Die Fotoserie „Tage der Nacht - Nächte des Tages“ in Norilsk zeigt den Alltag der Bewohner  von Norilsk (2.880 Kilometer nordöstlich von Moskau), einer Bergbaustadt nördlich des Polarkreises mit mehr als 170.000 Einwohnern. 

Die Umweltverschmutzung beeinträchtigt das Erscheinungsbild der Stadt massiv. Aber auch der Himmel zeigt sich häufig grau und die Polarnächte machen es nicht besser. 

Nehmen Sie dazu die hässliche pragmatische Sowjetarchitektur und es ist offensichtlich, warum manche Orte in Russland so grau aussehen. 

Raues Klima 

Sogar Städte, die sehr schön sind, können von Zeit zu Zeit grau wirken. Nehmen Sie Moskau oder St. Petersburg - die beiden beliebtesten Reiseziele in Russland.
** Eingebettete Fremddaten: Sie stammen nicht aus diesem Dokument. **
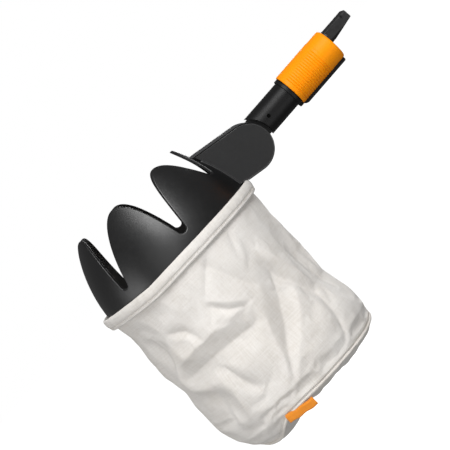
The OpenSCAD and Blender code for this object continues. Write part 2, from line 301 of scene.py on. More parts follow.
M_BRASS = metal("bush_brass", (0.72, 0.55, 0.27), 0.35)
M_SPIGOT = plastic("spigot_black", (0.012, 0.012, 0.0123), (0.022, 0.022, 0.0224), 0.40, 2000, 0.35, 0.06, spec=0.35, edge_wear_and_highlight=0.05)
# the pin's end is near-black with almost no reflection: painted shade of the dark dot where the pin sits in the tube
M_PIN_PAINTED_SHADE = plastic("pin_black_painted_shade", (0.001, 0.001, 0.001), (0.002, 0.002, 0.002), 0.7, 2000, 0.2, 0.05, spec=0.05)
# a lighter copy of the black plastic for the lips, cover rims and fillets: a painted highlight along these edges
M_EDGE_PAINTED_HIGHLIGHT = plastic("edge_black_painted_highlight", (0.030, 0.030, 0.031), (0.045, 0.045, 0.046), 0.36, 2000, 0.25, 0.05, spec=0.5)
M_CANVAS = canvas("bag_canvas")
M_HEM = canvas("hem_canvas", warp=0.7, tint=(1.0, 1.0, 1.0), strength=0.5)
M_TAPE = canvas("tape_canvas", warp=0.6, tint=(0.97, 0.96, 0.94), strength=0.6)
M_THREAD = thread_mat("sewing_thread", (0.80, 0.76, 0.69))
M_LABEL = canvas("label_weave", warp=0.35, tint=(1.05, 0.36, 0.02), strength=0.5)

for n, mat in {"tube_body": M_TUBE, "hinge_knuckle": M_TUBE, "knuckle_pin": M_PIN_PAINTED_SHADE, "stop_collar": M_TUBE,
               "guide_rib": M_TUBE, "coupling_spigot": M_TUBE, "lock_sleeve": M_ORANGE, "catch_ring": M_WASHER,
               "picker_ring": M_RING, "hinge_bracket": M_BRACKET, "cheek_cover_front": M_COVER,
               "cheek_cover_rear": M_COVER, "pivot_bolt": M_STEEL, "spring_washer": M_STEEL, "flat_washer": M_STEEL,
               "pivot_nut": M_STEEL, "pivot_sleeve": M_STEEL, "spigot_screws": M_STEEL, "sleeve_spring": M_STEEL,
               "pivot_bush": M_BRASS, "friction_washers": M_WASHER}.items():
    me = NODES[n].data
    if not me.materials:
        me.materials.append(mat)
    for i in range(len(me.materials)):
        me.materials[i] = mat


# ------------------------------------------------------------------ ring
def dome_r(z):
    z = max(z, 0.0)
    return RING_R - 0.1 * z - 0.004 * z * z


def petal_w(z):
    u = max((z - 10) / 54, 0.0)
    return 32 * math.sqrt(max(0.0, 1 - u ** 1.08))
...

Diese Orte sind im Winter notorisch dunkel, da die Sonne es die meiste Zeit nicht durch die Wolken schafft. 

Im Dezember 2018 gab es in Moskau angeblich nur sechs Sonnenminuten (eng) im ganzen Monat! Die übrige Zeit lag eine dichte Wolkendecke über der Stadt. Im Durchschnitt scheint die Sonne in Moskau im Dezember enttäuschende 18 Stunden nur. 

Zwei ungeschriebene Gesetze für Besucher von St. Petersburg sind ebenfalls bezeichnend: Kleiden Sie sich in Grau und vergessen Sie Ihren Regenschirm nicht. 

Es gibt auch Städte in Russland, in denen sich die Sonne über einen Monat lang gar nicht zeigt. 

Denken Sie an all das, wenn Sie sich das nächste Mal fragen, warum manche Orte in Russland so trostlos grau wirken.